### EXERCISE GOAL
Write out exactly the lines from the line with "hide_parts(*ribbon_nodes)" through the line with "hide_parts(node)", including both, and nothing more.

[Object modeling scripts]
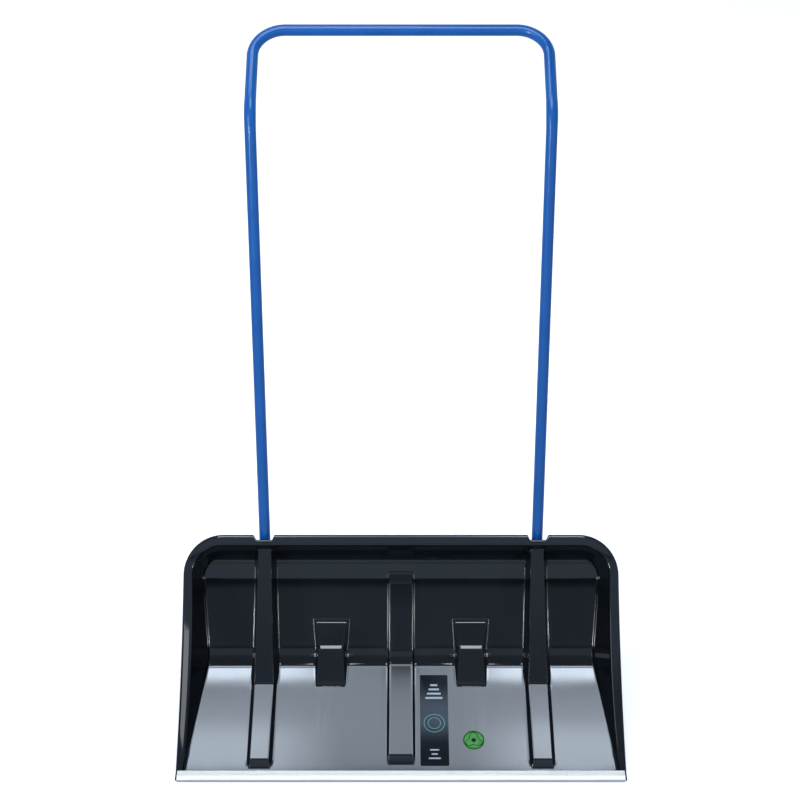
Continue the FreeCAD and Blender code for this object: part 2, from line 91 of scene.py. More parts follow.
# ---- Sizes of the scoop, in mm ----
SHELL = 3.2
FLOOR_START_Y = 3.0
FLOOR_HEIGHT = 4.6
FLOOR_RISE = 0.0735
WALL_FOOT = (257.0, 39.0)
WALL_RISE = 1.0575
FLOOR_WALL_RADIUS = 54.0
WALL_TOP_RADIUS = 38.0
WALL_BAND = (337.6, 1.29)     # where the wall turns steeper under its top, and that slope
WALL_EASE = (325.0, 1.0115)   # the middle of a slow curve below that, and the slope it reaches
EASE_RADIUS = 1100.0          # of that slow curve
BAND_RADIUS = 3.0             # where the wall turns steeper
RIM_FRONT = (12.0, 4.0)
RIM_TOP = (359.9, 212.1)
RIM_SAG = 22.0
MOUTH_HALF = 363.0
MOUTH_REACH = 388.9
SIDE_TAPER, SIDE_SLANT = 0.27, 1.036   # how far a wall leans out, and its length per mm of depth
TOP_TAPER, TOP_SLANT = 0.30, 1.044
WALL_START = 3.6              # the walls begin this far below the rim
BACK_START = 1.9              # the same on the back, per mm of shell
MOUTH_RADIUS = 52.0
RIM_HALF = 375.0
RIM_RADIUS = 68.0
RIM_FOLD = 12.0
RIM_CROWN = 0.9
RIM_BEAD = 1.4
FOLD_WALL = 2.8
GROUND_GAP = 0.8
SOCKET_X = 236.0
HOUSING_X = 121.5
AXLE_Y = 242.5
AXLE_Z = 27.0
NOTCH_HALF = 15.5
NOTCH_DEPTH = 8.6

# ---- Rim frame: s runs up the line between the rim's ends, d runs into the scoop ----
RIM_LENGTH = math.hypot(RIM_TOP[0] - RIM_FRONT[0], RIM_TOP[1] - RIM_FRONT[1])
ALONG = ((RIM_TOP[0] - RIM_FRONT[0]) / RIM_LENGTH, (RIM_TOP[1] - RIM_FRONT[1]) / RIM_LENGTH)
INWARD = (ALONG[1], -ALONG[0])


def to_rim(y, z):
    """Side-view point to rim frame."""
    u, v = y - RIM_FRONT[0], z - RIM_FRONT[1]
    return u * ALONG[0] + v * ALONG[1], u * INWARD[0] + v * INWARD[1]


def from_rim(s, d):
    return RIM_FRONT[0] + s * ALONG[0] + d * INWARD[0], RIM_FRONT[1] + s * ALONG[1] + d * INWARD[1]


def rim_depth(s):
    """How far the rim's side line bows into the scoop."""
    share = s / RIM_LENGTH
    return 4 * RIM_SAG * share * (1 - share)


# ---- Soft minimum and maximum, which leave a rounded edge ----
def soft_min(a, b, k):
    k = np.maximum(k, 1e-6)
    h = np.maximum(k - np.abs(a - b), 0) / k
    return np.minimum(a, b) - h * h * k / 4


def soft_max(a, b, k):
    return -soft_min(-a, -b, k)


# ---- Side view of the scoop ----
def line_through(point, rise, behind):
    """z = m y + c, moved square to itself by `behind` mm, down and back."""
    shift = behind * math.hypot(1, rise)
    return rise, point[1] - rise * point[0] - shift


def meet(a, b):
    y = (b[1] - a[1]) / (a[0] - b[0])
    return np.array((y, a[0] * y + a[1]))


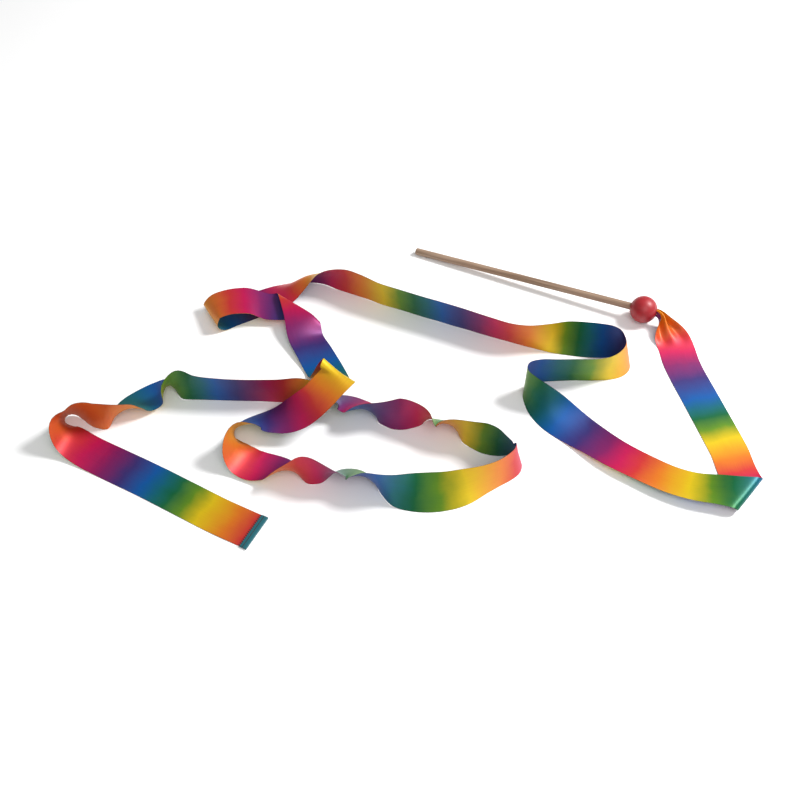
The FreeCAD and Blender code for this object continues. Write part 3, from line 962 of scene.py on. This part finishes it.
def make_hem():
    """The outline pushed across the ribbon, with a slight waver, closed at both ends."""
    body = bmesh.new()
    rings = []
    for k in range(HEM_SPANS + 1):
        share = k / HEM_SPANS - 0.5
        at = share * HEM_LONG
        pinch = 1 - 0.25 * (abs(share) * 2) ** 8
        waver = 0.06 * math.sin(k * 1.7) + 0.04 * math.sin(k * 0.6)
        ring = []
        for q in range(HEM_SIDES):
            deep, tall = hem_outline(2 * math.pi * q / HEM_SIDES)
            tall = HEM_TALL / 2 + (tall - HEM_TALL / 2) * pinch
            spot = foot_of_hem + heading * (deep + waver) + left * at + up * tall
            ring.append(body.verts.new(spot * MM))
        rings.append(ring)
    for one, two in zip(rings, rings[1:]):
        for q in range(HEM_SIDES):
            r = (q + 1) % HEM_SIDES
            body.faces.new((one[q], one[r], two[r], two[q]))
    body.faces.new(rings[0][::-1])
    body.faces.new(rings[-1])
    bmesh.ops.recalc_face_normals(body, faces=body.faces)
    mesh = bpy.data.meshes.new("hem")
    body.to_mesh(mesh)
    body.free()
    for polygon in mesh.polygons:
        polygon.use_smooth = len(polygon.vertices) == 4
    obj = bpy.data.objects.new("hem", mesh)
    scene.collection.objects.link(obj)
    return obj


hem = make_hem()
hem.data.materials.append(plain_cloth("hem_satin", shade(0, 96, 108), 0.4))
print("hem", len(hem.data.vertices), "points")

# %% [markdown]
# Stitches repeat, so Geometry Nodes place them: a line of points, one short rounded
# thread on each, made real at the end.  A loop in Python could do the same, but here the
# count and the thread's size stay inputs that can be turned like dials.  The inner row
# crosses the edge of the fold, and the outer row runs along it.

# %% Stitches
STITCH_LONG = 2.4
THREAD_RADIUS = 0.42
HALF_ROW = 19.0
thread_finish = plain_cloth("sewing_thread", shade(16, 28, 34), 0.5)


def stitch_tree(name):
    tree = bpy.data.node_groups.new(name, "GeometryNodeTree")
    sockets = tree.interface
    sockets.new_socket("Row start", in_out="INPUT", socket_type="NodeSocketVector")
    sockets.new_socket("Row end", in_out="INPUT", socket_type="NodeSocketVector")
    sockets.new_socket("Stitch direction", in_out="INPUT", socket_type="NodeSocketVector")
    sockets.new_socket("Count", in_out="INPUT", socket_type="NodeSocketInt")
    sockets.new_socket("Stitch length", in_out="INPUT", socket_type="NodeSocketFloat")
    sockets.new_socket("Thread radius", in_out="INPUT", socket_type="NodeSocketFloat")
    sockets.new_socket("Geometry", in_out="OUTPUT", socket_type="NodeSocketGeometry")
    new = tree.nodes.new
    link = tree.links.new
    given = new("NodeGroupInput")
    line = new("GeometryNodeMeshLine")
    line.mode = "END_POINTS"
    link(given.outputs["Count"], line.inputs["Count"])
    link(given.outputs["Row start"], line.inputs["Start Location"])
    link(given.outputs["Row end"], line.inputs["Offset"])
    drop = new("GeometryNodeMeshUVSphere")
    drop.inputs["Segments"].default_value = 12
    drop.inputs["Rings"].default_value = 8
    link(given.outputs["Thread radius"], drop.inputs["Radius"])
    ratio = new("ShaderNodeMath")
    ratio.operation = "DIVIDE"
    link(given.outputs["Stitch length"], ratio.inputs[0])
    link(given.outputs["Thread radius"], ratio.inputs[1])
    half_ratio = new("ShaderNodeMath")
    half_ratio.operation = "MULTIPLY"
    half_ratio.inputs[1].default_value = 0.5
    link(ratio.outputs[0], half_ratio.inputs[0])
    longer = new("ShaderNodeCombineXYZ")
    longer.inputs[0].default_value = 1.0
    longer.inputs[1].default_value = 0.7
    link(half_ratio.outputs[0], longer.inputs[2])
    stretch = new("GeometryNodeTransform")
    link(drop.outputs["Mesh"], stretch.inputs["Geometry"])
    link(longer.outputs[0], stretch.inputs["Scale"])
    turn = new("FunctionNodeAlignEulerToVector")
    turn.axis = "Z"
    link(given.outputs["Stitch direction"], turn.inputs["Vector"])
    place = new("GeometryNodeInstanceOnPoints")
    link(line.outputs["Mesh"], place.inputs["Points"])
    link(stretch.outputs["Geometry"], place.inputs["Instance"])
    link(turn.outputs[0], place.inputs["Rotation"])
    real = new("GeometryNodeRealizeInstances")
    link(place.outputs["Instances"], real.inputs["Geometry"])
    paint = new("GeometryNodeSetMaterial")
    paint.inputs["Material"].default_value = thread_finish
    link(real.outputs["Geometry"], paint.inputs["Geometry"])
    out = new("NodeGroupOutput")
    link(paint.outputs["Geometry"], out.inputs["Geometry"])
    return tree


rows_of_stitches = stitch_tree("stitch row")


def stitch_row(name, deep, high, direction, count):
    """One row across the ribbon, deep mm past the hem's inner edge, high mm up."""
    base = foot_of_hem + heading * (deep - HEM_DEEP + HEM_PAST) + up * high
    holder = bpy.data.objects.new(name, bpy.data.meshes.new(name))
    scene.collection.objects.link(holder)
    modifier = holder.modifiers.new("stitches", "NODES")
    modifier.node_group = rows_of_stitches
    values = {
        "Row start": (base - left * HALF_ROW) * MM,
        "Row end": (base + left * HALF_ROW) * MM,
        "Stitch direction": direction,
        "Count": count,
        "Stitch length": STITCH_LONG * MM,
        "Thread radius": THREAD_RADIUS * MM,
    }
    for item in rows_of_stitches.interface.items_tree:
        if item.item_type == "SOCKET" and item.name in values:
            value = values[item.name]
            modifier[item.identifier] = value if np.isscalar(value) else [float(v) for v in value]
    holder.update_tag()
    ready = holder.evaluated_get(bpy.context.evaluated_depsgraph_get())
    mesh = bpy.data.meshes.new_from_object(ready)
    holder.modifiers.remove(modifier)
    holder.data = mesh
    holder.name = name
    for polygon in mesh.polygons:
        polygon.use_smooth = True
    print(name, len(mesh.polygons), "faces")
    return holder


inner_row = stitch_row("stitches_inner", -0.2, 1.9, heading, 17)
outer_row = stitch_row("stitches_outer", 3.6, 2.15, left, 19)

# %% [markdown]
# Each new piece is hung on the body it moves with, and the plain strips it replaces are
# hidden: the ribbon cloth on the ribbon, the hem and both stitch rows on the tail; the tail
# cloth is only baked in place.  The bend where the tail can be lifted is worked out from the
# fold line itself, because cloth behind that line would dip under the floor, and the gap
# to the tail's first row is printed.

# %% Bodies and hidden strips
record = frame["record"]
BEND_LONG = 18
bodies = record["behaviour"]["bodies"]
ribbon_nodes = [n for n in bodies["ribbon"] if n.startswith("ribbon_")]
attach(ribbon, "ribbon")
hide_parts(*ribbon_nodes)
lift = next(j for j in frame["joints"] if j["name"] == "tail_lift")
fold_from = np.array(lift["pos_m"])
fold_to = fold_from + heading * BEND_LONG * MM
first_row = cloth[split] * MM
row_reach = ((first_row - fold_from) @ heading).max() / MM
print("the tail's first row ends", round(-row_reach, 1), "mm before the bend begins")
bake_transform(tail)
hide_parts("ribbon_tail", "ribbon_tail_end")
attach(hem, "tail")
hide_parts("hem_fold")
for row, node in ((inner_row, "hem_thread_inner"), (outer_row, "hem_thread_outer")):
    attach(row, "tail")
    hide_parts(node)
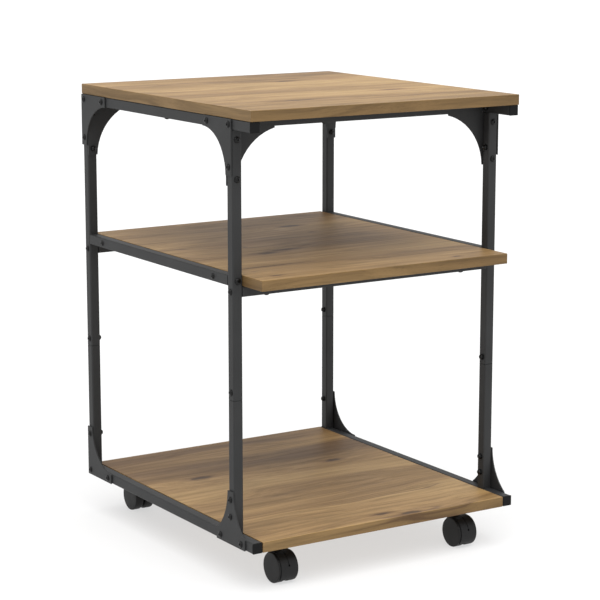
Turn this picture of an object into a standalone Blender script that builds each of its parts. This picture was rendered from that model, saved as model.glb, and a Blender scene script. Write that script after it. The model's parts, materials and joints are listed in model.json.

### COMPLETE OUTPUT
hide_parts(*ribbon_nodes)
lift = next(j for j in frame["joints"] if j["name"] == "tail_lift")
fold_from = np.array(lift["pos_m"])
fold_to = fold_from + heading * BEND_LONG * MM
first_row = cloth[split] * MM
row_reach = ((first_row - fold_from) @ heading).max() / MM
print("the tail's first row ends", round(-row_reach, 1), "mm before the bend begins")
bake_transform(tail)
hide_parts("ribbon_tail", "ribbon_tail_end")
attach(hem, "tail")
hide_parts("hem_fold")
for row, node in ((inner_row, "hem_thread_inner"), (outer_row, "hem_thread_outer")):
    attach(row, "tail")
    hide_parts(node)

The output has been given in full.